## Begin Dataset extract
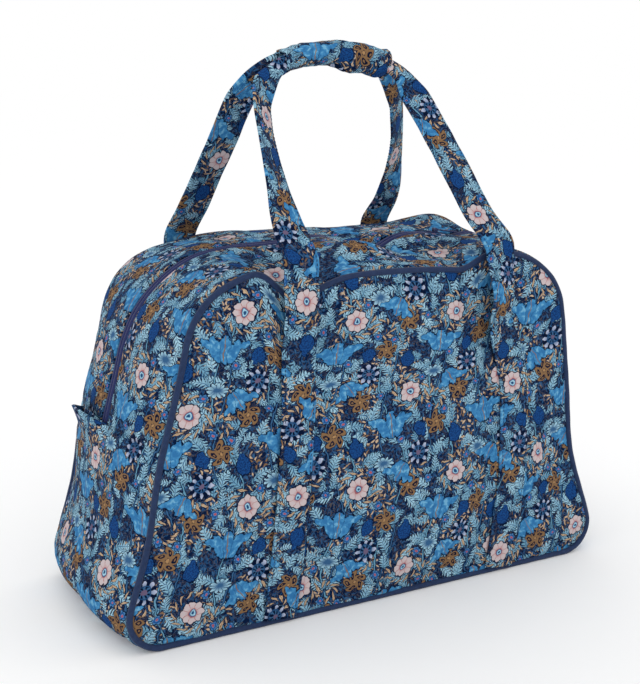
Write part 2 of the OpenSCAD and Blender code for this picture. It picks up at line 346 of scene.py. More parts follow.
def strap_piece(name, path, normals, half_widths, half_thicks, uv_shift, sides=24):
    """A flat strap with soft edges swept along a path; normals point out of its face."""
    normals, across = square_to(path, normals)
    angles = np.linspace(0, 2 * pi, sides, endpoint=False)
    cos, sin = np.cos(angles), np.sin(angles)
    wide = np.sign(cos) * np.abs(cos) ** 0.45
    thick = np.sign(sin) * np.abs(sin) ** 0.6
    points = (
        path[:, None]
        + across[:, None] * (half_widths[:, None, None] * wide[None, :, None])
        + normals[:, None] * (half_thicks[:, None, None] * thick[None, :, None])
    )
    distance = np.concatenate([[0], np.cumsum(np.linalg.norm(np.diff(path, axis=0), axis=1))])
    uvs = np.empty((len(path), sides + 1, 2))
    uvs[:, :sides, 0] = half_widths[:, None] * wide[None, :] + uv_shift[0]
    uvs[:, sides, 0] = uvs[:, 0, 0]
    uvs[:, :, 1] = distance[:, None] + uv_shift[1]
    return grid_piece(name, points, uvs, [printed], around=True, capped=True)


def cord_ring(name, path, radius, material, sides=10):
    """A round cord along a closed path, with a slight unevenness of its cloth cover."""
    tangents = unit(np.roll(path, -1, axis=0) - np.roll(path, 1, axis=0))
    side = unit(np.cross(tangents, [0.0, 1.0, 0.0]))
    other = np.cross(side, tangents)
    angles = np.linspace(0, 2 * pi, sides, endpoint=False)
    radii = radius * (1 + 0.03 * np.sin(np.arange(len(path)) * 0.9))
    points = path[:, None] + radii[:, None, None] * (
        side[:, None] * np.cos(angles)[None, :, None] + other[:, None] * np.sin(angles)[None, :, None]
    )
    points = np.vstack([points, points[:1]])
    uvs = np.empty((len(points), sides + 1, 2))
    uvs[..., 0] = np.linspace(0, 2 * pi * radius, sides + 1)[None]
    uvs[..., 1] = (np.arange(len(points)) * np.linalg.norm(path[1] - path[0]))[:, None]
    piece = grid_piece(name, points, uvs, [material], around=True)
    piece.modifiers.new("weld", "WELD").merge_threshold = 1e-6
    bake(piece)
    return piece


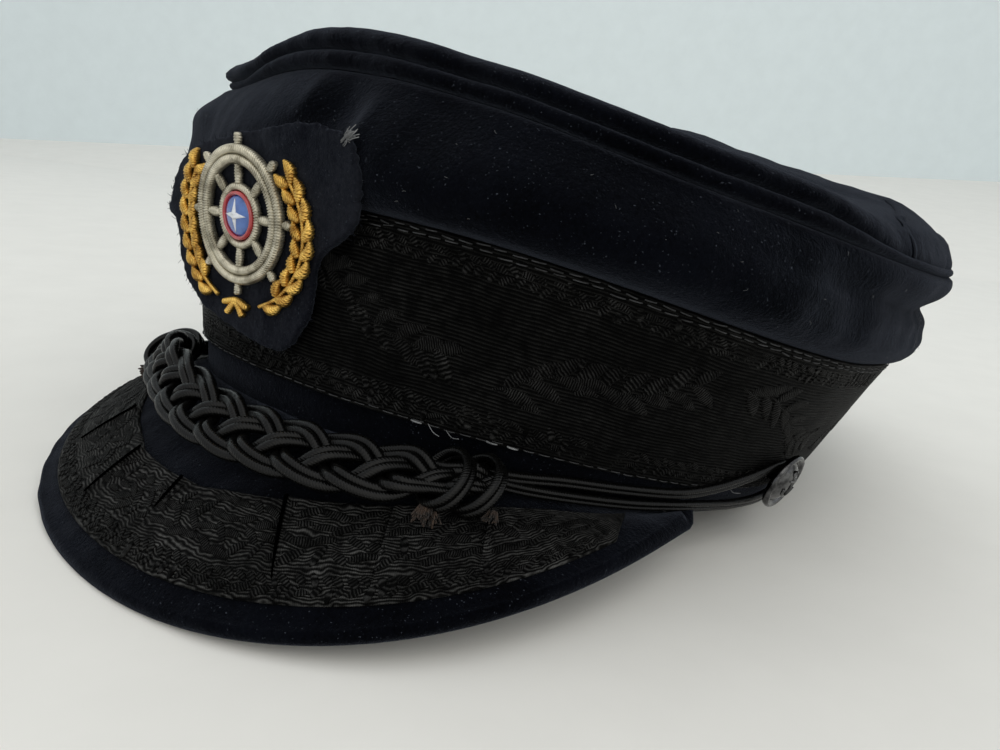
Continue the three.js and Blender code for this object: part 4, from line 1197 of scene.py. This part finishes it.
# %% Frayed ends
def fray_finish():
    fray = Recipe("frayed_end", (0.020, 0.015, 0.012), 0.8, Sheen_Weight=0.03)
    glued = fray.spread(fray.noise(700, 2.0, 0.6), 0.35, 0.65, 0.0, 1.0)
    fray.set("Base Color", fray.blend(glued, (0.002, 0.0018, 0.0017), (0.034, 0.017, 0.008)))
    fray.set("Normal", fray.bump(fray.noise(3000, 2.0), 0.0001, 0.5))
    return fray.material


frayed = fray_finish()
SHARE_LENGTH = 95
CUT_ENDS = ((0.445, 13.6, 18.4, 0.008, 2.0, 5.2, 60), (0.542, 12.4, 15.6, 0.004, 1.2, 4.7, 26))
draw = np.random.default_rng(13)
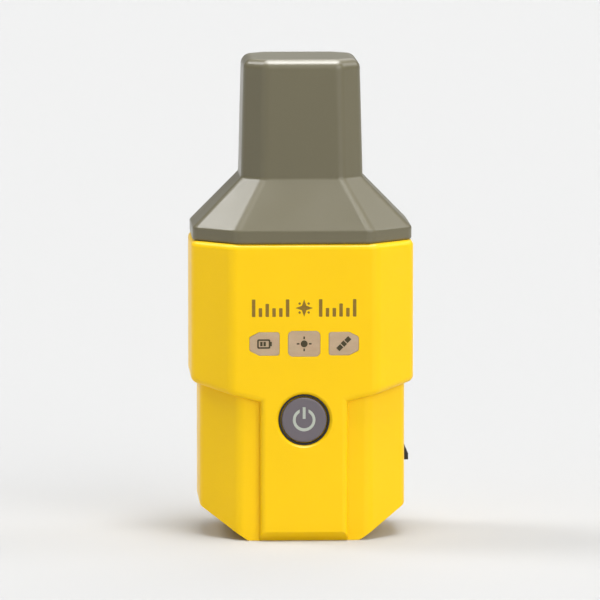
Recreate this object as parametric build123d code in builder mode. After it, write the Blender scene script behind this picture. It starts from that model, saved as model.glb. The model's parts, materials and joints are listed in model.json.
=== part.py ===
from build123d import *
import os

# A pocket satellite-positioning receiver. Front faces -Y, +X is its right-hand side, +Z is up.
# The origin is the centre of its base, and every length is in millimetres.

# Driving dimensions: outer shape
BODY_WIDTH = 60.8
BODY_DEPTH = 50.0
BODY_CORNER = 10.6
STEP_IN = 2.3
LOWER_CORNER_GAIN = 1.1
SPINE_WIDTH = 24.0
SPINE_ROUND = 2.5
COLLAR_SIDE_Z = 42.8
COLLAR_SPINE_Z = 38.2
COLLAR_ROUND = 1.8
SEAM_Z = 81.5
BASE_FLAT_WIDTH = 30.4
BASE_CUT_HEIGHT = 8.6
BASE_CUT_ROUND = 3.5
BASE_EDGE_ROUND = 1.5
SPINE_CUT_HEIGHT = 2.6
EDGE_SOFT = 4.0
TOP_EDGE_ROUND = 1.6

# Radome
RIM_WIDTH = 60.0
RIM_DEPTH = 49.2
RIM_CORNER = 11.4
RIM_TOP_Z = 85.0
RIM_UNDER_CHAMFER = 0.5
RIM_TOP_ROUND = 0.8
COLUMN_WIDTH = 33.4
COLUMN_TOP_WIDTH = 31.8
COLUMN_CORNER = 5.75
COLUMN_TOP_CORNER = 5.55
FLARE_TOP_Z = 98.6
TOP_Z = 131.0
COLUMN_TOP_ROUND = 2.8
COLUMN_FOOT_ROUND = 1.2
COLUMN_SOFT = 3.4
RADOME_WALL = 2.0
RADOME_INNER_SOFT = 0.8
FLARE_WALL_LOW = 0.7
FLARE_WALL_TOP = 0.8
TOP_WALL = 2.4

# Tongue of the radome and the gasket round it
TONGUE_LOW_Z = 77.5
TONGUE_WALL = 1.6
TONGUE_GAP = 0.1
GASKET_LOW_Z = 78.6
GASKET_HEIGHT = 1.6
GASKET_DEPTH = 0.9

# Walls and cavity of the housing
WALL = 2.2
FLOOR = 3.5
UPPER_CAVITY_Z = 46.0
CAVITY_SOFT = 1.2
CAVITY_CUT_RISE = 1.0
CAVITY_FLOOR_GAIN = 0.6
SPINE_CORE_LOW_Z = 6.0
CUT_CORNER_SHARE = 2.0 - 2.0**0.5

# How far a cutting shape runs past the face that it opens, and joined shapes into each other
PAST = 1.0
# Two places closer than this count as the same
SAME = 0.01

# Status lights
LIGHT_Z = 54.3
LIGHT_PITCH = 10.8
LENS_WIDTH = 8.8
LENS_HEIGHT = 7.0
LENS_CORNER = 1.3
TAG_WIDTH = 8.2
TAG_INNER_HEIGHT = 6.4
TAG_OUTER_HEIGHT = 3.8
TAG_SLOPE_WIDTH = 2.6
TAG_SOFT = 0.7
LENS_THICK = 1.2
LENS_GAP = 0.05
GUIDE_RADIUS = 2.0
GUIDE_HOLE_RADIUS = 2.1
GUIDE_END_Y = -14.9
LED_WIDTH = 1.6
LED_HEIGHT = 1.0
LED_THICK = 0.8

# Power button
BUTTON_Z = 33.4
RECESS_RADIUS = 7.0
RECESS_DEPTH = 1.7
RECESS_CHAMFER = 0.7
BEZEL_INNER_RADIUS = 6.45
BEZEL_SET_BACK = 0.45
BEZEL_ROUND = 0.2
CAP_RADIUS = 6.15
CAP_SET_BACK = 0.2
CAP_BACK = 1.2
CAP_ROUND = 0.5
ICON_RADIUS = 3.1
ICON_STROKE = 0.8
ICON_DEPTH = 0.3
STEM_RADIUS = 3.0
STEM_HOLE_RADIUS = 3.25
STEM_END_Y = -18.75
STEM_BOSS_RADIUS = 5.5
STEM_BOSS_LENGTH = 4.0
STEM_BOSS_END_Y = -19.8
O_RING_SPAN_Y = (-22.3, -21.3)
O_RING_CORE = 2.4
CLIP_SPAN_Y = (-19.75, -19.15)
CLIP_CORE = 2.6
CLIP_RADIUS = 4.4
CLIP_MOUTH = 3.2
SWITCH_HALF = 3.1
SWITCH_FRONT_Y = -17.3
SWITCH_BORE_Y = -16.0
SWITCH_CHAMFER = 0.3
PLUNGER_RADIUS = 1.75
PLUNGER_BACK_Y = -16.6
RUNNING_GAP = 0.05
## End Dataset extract
Instructions for the task: Using the data above, return each line exactly as written.

Problem solution:
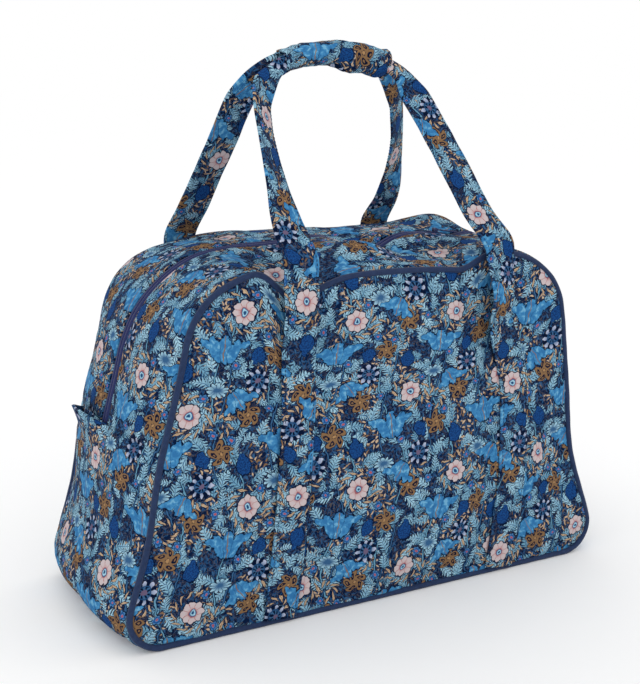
Write part 2 of the OpenSCAD and Blender code for this picture. It picks up at line 346 of scene.py. More parts follow.
def strap_piece(name, path, normals, half_widths, half_thicks, uv_shift, sides=24):
    """A flat strap with soft edges swept along a path; normals point out of its face."""
    normals, across = square_to(path, normals)
    angles = np.linspace(0, 2 * pi, sides, endpoint=False)
    cos, sin = np.cos(angles), np.sin(angles)
    wide = np.sign(cos) * np.abs(cos) ** 0.45
    thick = np.sign(sin) * np.abs(sin) ** 0.6
    points = (
        path[:, None]
        + across[:, None] * (half_widths[:, None, None] * wide[None, :, None])
        + normals[:, None] * (half_thicks[:, None, None] * thick[None, :, None])
    )
    distance = np.concatenate([[0], np.cumsum(np.linalg.norm(np.diff(path, axis=0), axis=1))])
    uvs = np.empty((len(path), sides + 1, 2))
    uvs[:, :sides, 0] = half_widths[:, None] * wide[None, :] + uv_shift[0]
    uvs[:, sides, 0] = uvs[:, 0, 0]
    uvs[:, :, 1] = distance[:, None] + uv_shift[1]
    return grid_piece(name, points, uvs, [printed], around=True, capped=True)


def cord_ring(name, path, radius, material, sides=10):
    """A round cord along a closed path, with a slight unevenness of its cloth cover."""
    tangents = unit(np.roll(path, -1, axis=0) - np.roll(path, 1, axis=0))
    side = unit(np.cross(tangents, [0.0, 1.0, 0.0]))
    other = np.cross(side, tangents)
    angles = np.linspace(0, 2 * pi, sides, endpoint=False)
    radii = radius * (1 + 0.03 * np.sin(np.arange(len(path)) * 0.9))
    points = path[:, None] + radii[:, None, None] * (
        side[:, None] * np.cos(angles)[None, :, None] + other[:, None] * np.sin(angles)[None, :, None]
    )
    points = np.vstack([points, points[:1]])
    uvs = np.empty((len(points), sides + 1, 2))
    uvs[..., 0] = np.linspace(0, 2 * pi * radius, sides + 1)[None]
    uvs[..., 1] = (np.arange(len(points)) * np.linalg.norm(path[1] - path[0]))[:, None]
    piece = grid_piece(name, points, uvs, [material], around=True)
    piece.modifiers.new("weld", "WELD").merge_threshold = 1e-6
    bake(piece)
    return piece


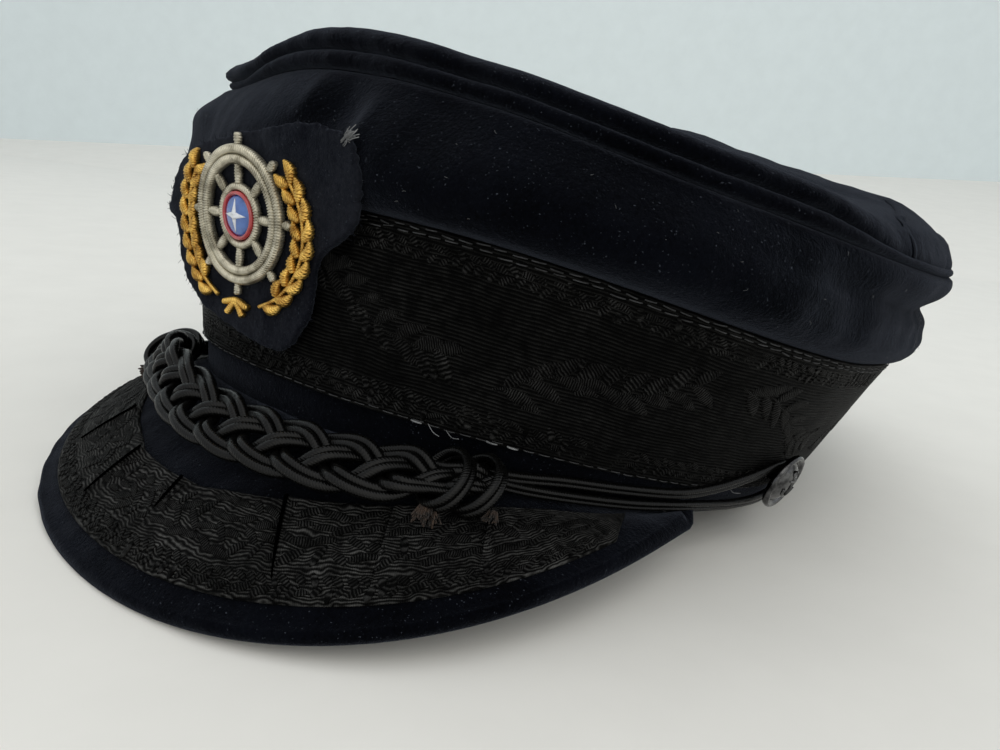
Continue the three.js and Blender code for this object: part 4, from line 1197 of scene.py. This part finishes it.
# %% Frayed ends
def fray_finish():
    fray = Recipe("frayed_end", (0.020, 0.015, 0.012), 0.8, Sheen_Weight=0.03)
    glued = fray.spread(fray.noise(700, 2.0, 0.6), 0.35, 0.65, 0.0, 1.0)
    fray.set("Base Color", fray.blend(glued, (0.002, 0.0018, 0.0017), (0.034, 0.017, 0.008)))
    fray.set("Normal", fray.bump(fray.noise(3000, 2.0), 0.0001, 0.5))
    return fray.material


frayed = fray_finish()
SHARE_LENGTH = 95
CUT_ENDS = ((0.445, 13.6, 18.4, 0.008, 2.0, 5.2, 60), (0.542, 12.4, 15.6, 0.004, 1.2, 4.7, 26))
draw = np.random.default_rng(13)
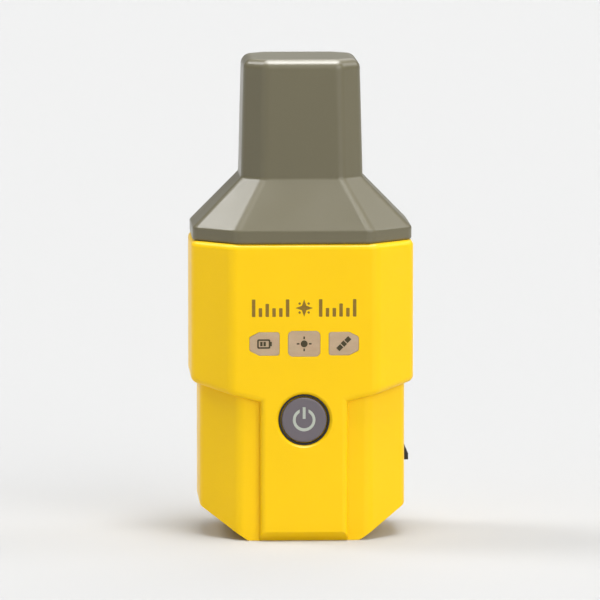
Recreate this object as parametric build123d code in builder mode. After it, write the Blender scene script behind this picture. It starts from that model, saved as model.glb. The model's parts, materials and joints are listed in model.json.
=== part.py ===
from build123d import *
import os

# A pocket satellite-positioning receiver. Front faces -Y, +X is its right-hand side, +Z is up.
# The origin is the centre of its base, and every length is in millimetres.

# Driving dimensions: outer shape
BODY_WIDTH = 60.8
BODY_DEPTH = 50.0
BODY_CORNER = 10.6
STEP_IN = 2.3
LOWER_CORNER_GAIN = 1.1
SPINE_WIDTH = 24.0
SPINE_ROUND = 2.5
COLLAR_SIDE_Z = 42.8
COLLAR_SPINE_Z = 38.2
COLLAR_ROUND = 1.8
SEAM_Z = 81.5
BASE_FLAT_WIDTH = 30.4
BASE_CUT_HEIGHT = 8.6
BASE_CUT_ROUND = 3.5
BASE_EDGE_ROUND = 1.5
SPINE_CUT_HEIGHT = 2.6
EDGE_SOFT = 4.0
TOP_EDGE_ROUND = 1.6

# Radome
RIM_WIDTH = 60.0
RIM_DEPTH = 49.2
RIM_CORNER = 11.4
RIM_TOP_Z = 85.0
RIM_UNDER_CHAMFER = 0.5
RIM_TOP_ROUND = 0.8
COLUMN_WIDTH = 33.4
COLUMN_TOP_WIDTH = 31.8
COLUMN_CORNER = 5.75
COLUMN_TOP_CORNER = 5.55
FLARE_TOP_Z = 98.6
TOP_Z = 131.0
COLUMN_TOP_ROUND = 2.8
COLUMN_FOOT_ROUND = 1.2
COLUMN_SOFT = 3.4
RADOME_WALL = 2.0
RADOME_INNER_SOFT = 0.8
FLARE_WALL_LOW = 0.7
FLARE_WALL_TOP = 0.8
TOP_WALL = 2.4

# Tongue of the radome and the gasket round it
TONGUE_LOW_Z = 77.5
TONGUE_WALL = 1.6
TONGUE_GAP = 0.1
GASKET_LOW_Z = 78.6
GASKET_HEIGHT = 1.6
GASKET_DEPTH = 0.9

# Walls and cavity of the housing
WALL = 2.2
FLOOR = 3.5
UPPER_CAVITY_Z = 46.0
CAVITY_SOFT = 1.2
CAVITY_CUT_RISE = 1.0
CAVITY_FLOOR_GAIN = 0.6
SPINE_CORE_LOW_Z = 6.0
CUT_CORNER_SHARE = 2.0 - 2.0**0.5

# How far a cutting shape runs past the face that it opens, and joined shapes into each other
PAST = 1.0
# Two places closer than this count as the same
SAME = 0.01

# Status lights
LIGHT_Z = 54.3
LIGHT_PITCH = 10.8
LENS_WIDTH = 8.8
LENS_HEIGHT = 7.0
LENS_CORNER = 1.3
TAG_WIDTH = 8.2
TAG_INNER_HEIGHT = 6.4
TAG_OUTER_HEIGHT = 3.8
TAG_SLOPE_WIDTH = 2.6
TAG_SOFT = 0.7
LENS_THICK = 1.2
LENS_GAP = 0.05
GUIDE_RADIUS = 2.0
GUIDE_HOLE_RADIUS = 2.1
GUIDE_END_Y = -14.9
LED_WIDTH = 1.6
LED_HEIGHT = 1.0
LED_THICK = 0.8

# Power button
BUTTON_Z = 33.4
RECESS_RADIUS = 7.0
RECESS_DEPTH = 1.7
RECESS_CHAMFER = 0.7
BEZEL_INNER_RADIUS = 6.45
BEZEL_SET_BACK = 0.45
BEZEL_ROUND = 0.2
CAP_RADIUS = 6.15
CAP_SET_BACK = 0.2
CAP_BACK = 1.2
CAP_ROUND = 0.5
ICON_RADIUS = 3.1
ICON_STROKE = 0.8
ICON_DEPTH = 0.3
STEM_RADIUS = 3.0
STEM_HOLE_RADIUS = 3.25
STEM_END_Y = -18.75
STEM_BOSS_RADIUS = 5.5
STEM_BOSS_LENGTH = 4.0
STEM_BOSS_END_Y = -19.8
O_RING_SPAN_Y = (-22.3, -21.3)
O_RING_CORE = 2.4
CLIP_SPAN_Y = (-19.75, -19.15)
CLIP_CORE = 2.6
CLIP_RADIUS = 4.4
CLIP_MOUTH = 3.2
SWITCH_HALF = 3.1
SWITCH_FRONT_Y = -17.3
SWITCH_BORE_Y = -16.0
SWITCH_CHAMFER = 0.3
PLUNGER_RADIUS = 1.75
PLUNGER_BACK_Y = -16.6
RUNNING_GAP = 0.05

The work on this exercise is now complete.